# First steps on the GPU
**Author**: Stephan Hageboeck, CERN

## CUDA progamming in a notebook?
It is indeed a bit ununsual to program CUDA in a Python notebook. We will use a few tricks to make it work. The notebook provides a uniform environment to all participants, such that we can access the SWAN GPUs without having to worry about the operating systems and installed software every participant brings. In order to compile the cuda programs, we will
- write a notebook cell into a `.cu` file
- compile it using the nvcc compiler
- invoke the application from the notebook
- and convert the image such that the notebook can display it.

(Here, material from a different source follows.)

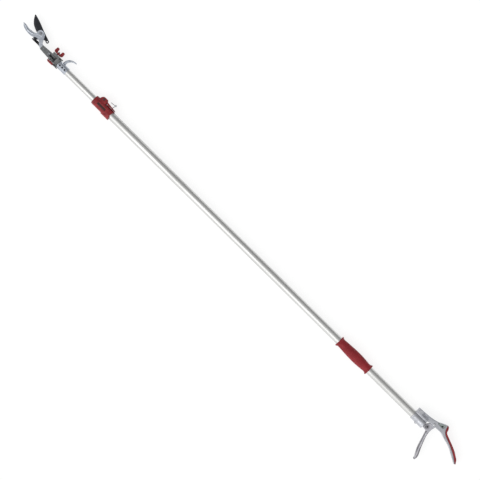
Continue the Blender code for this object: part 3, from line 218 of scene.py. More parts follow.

Let's first check that we have a GPU attached to the session:

In [None]:
!nvidia-smi

---------------------------------------------------------------------------

# 1. HelloWorld example
Here we have a very basic helloWorld program that prints a message from the host. Let's convert it into a GPU kernel.

### Your tasks:
- Convert the HelloWorld function to a kernel, and call it from main().
- In the kernel, fill in the variables that print thread index and block index.
- Try a few launch configurations with more threads / more blocks.

In [None]:
%%writefile helloWorld.cu
#include <cstdio>
#include <iostream>

// kernel definition
void HelloWorld() {
  printf("Hello world from block %d thread %d.\n", -1, -1);
}

int main() {
  const auto nBlock = 1;
  const auto nThread = 1;

  HelloWorld();

  if (auto errorCode = cudaDeviceSynchronize();
      errorCode != cudaSuccess) {
    std::cerr << "Encountered cuda error '"
      << cudaGetErrorName(errorCode)
      << "' with description: "
      << cudaGetErrorString(errorCode) << "\n";
    return 1;
  }

  return 0;
}



## Compile, execute, display
To have consistent line numbers when compiling, we use a little trick:
- We create an intermediate file where we add an extra line that accounts for the line that's occupied by the `writefile` magic above.
- We compile that file, so when you get an error, the lines numbers are like in the notebook.
We put intermediate files in a `tmp/` folder, so they don't pollute our main directory.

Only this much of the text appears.